Si tratta tuttavia di una scommessa politica piena di incertezze. Anche se Xi, che guida questa campagna, ha consolidato pienamente il suo potere, non è del tutto chiaro se i suoi colleghi e il resto del Partito vedano di buon occhio un altro Mao seduto nella poltrona più importante. Mao Zedong fece molte cose per il Partito, ma fu anche colui che riuscì a distruggerlo seminando il terrore tra un buon numero degli altri funzionari della sua cerchia ristretta. Difatti, il motivo per il quale i leader di più lungo corso hanno unito le loro forze all’inizio del 2012 per deporre Bo Xilai è stato proprio la loro comune paura che Xilai diventasse un altro Mao. Se Xi tentasse di dettare legge su un sistema disegnato per evitare un nuovo Mao al vertice, gli altri alti funzionari a lui vicini potrebbero spaventarsi e ostacolarlo.

Rendere meno corrotti i ranghi più bassi del Partito potrebbe rivelarsi un compito ancora più ciclopico. Le uniche ragioni per le quali essi vi restano sono i privilegi e i benefici materiali che ciò procura loro. Togliendoli, il Partito potrebbe assistere a uno sgretolamento della sua base. Nell’era maoista, a far rigare dritto i funzionari del Partito comunista erano il carisma personale di Mao, l’ideologia radicale e ininterrotte campagne di massa. Nel contesto odierno non è presente alcuno di questi fattori.

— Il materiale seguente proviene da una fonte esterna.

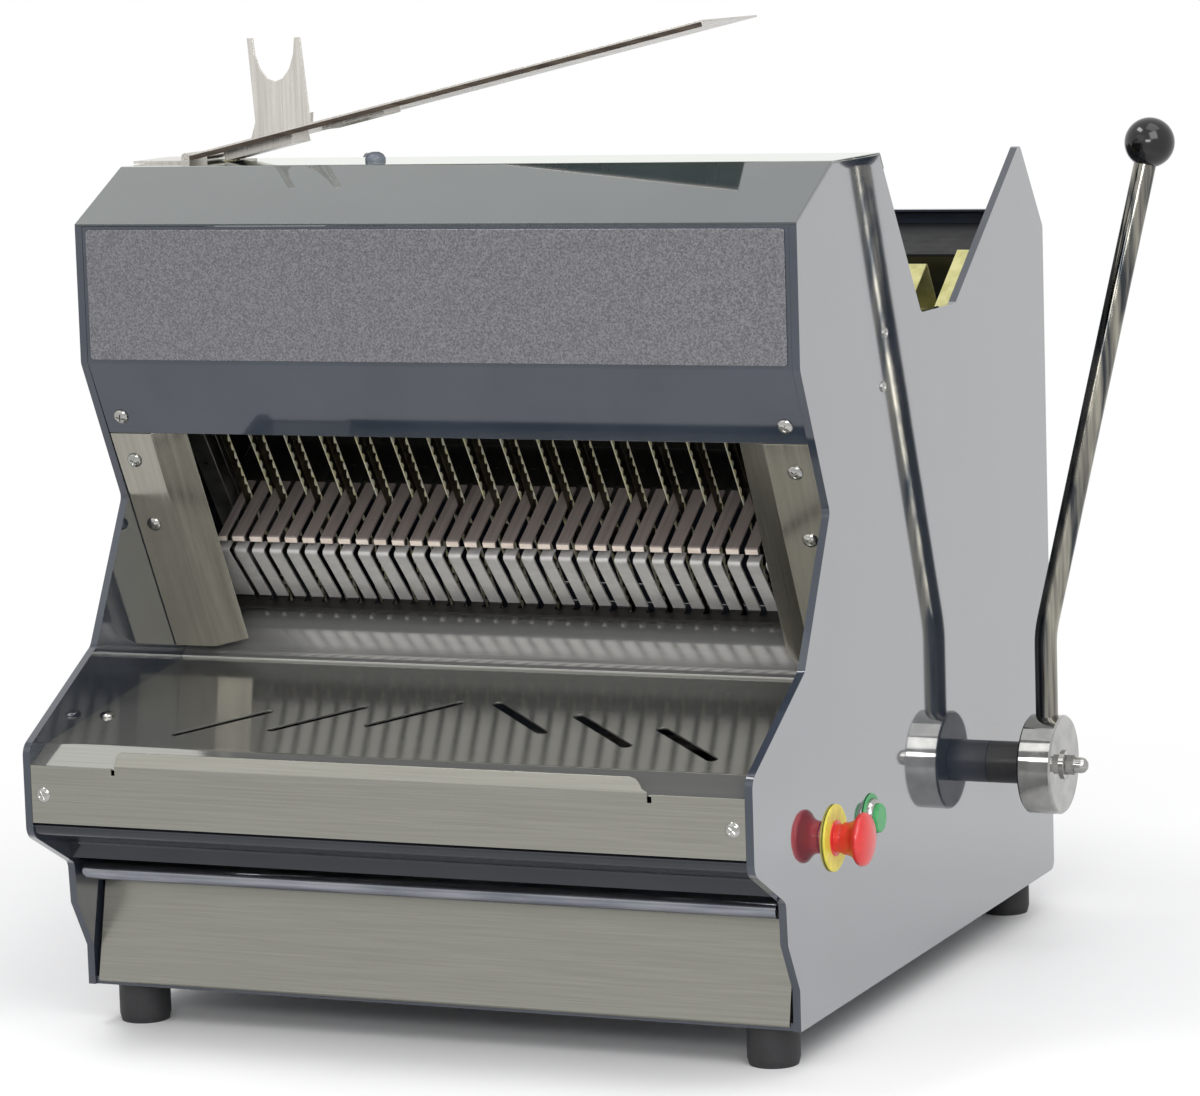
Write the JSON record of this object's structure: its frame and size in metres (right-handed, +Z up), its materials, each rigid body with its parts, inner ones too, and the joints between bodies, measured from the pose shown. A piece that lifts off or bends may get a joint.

Il tentativo di annichilire la società civile cinese non ha molte speranze di successo. Un buon numero di attivisti farà resistenza. Inoltre, una maggioranza dei cinesi, profondamente disgustata dalla corruzione, dalle disuguaglianze e dal fatto che i politici non sono chiamati a rispondere per i loro misfatti, potrebbe ritirare il sostegno al Partito. Se la nuova leadership non è pronta a cancellare del tutto Internet dalla Cina e ad arrestare e a tenere in carcere decine di migliaia di persone, la mossa neo maoista è destinata a fallire.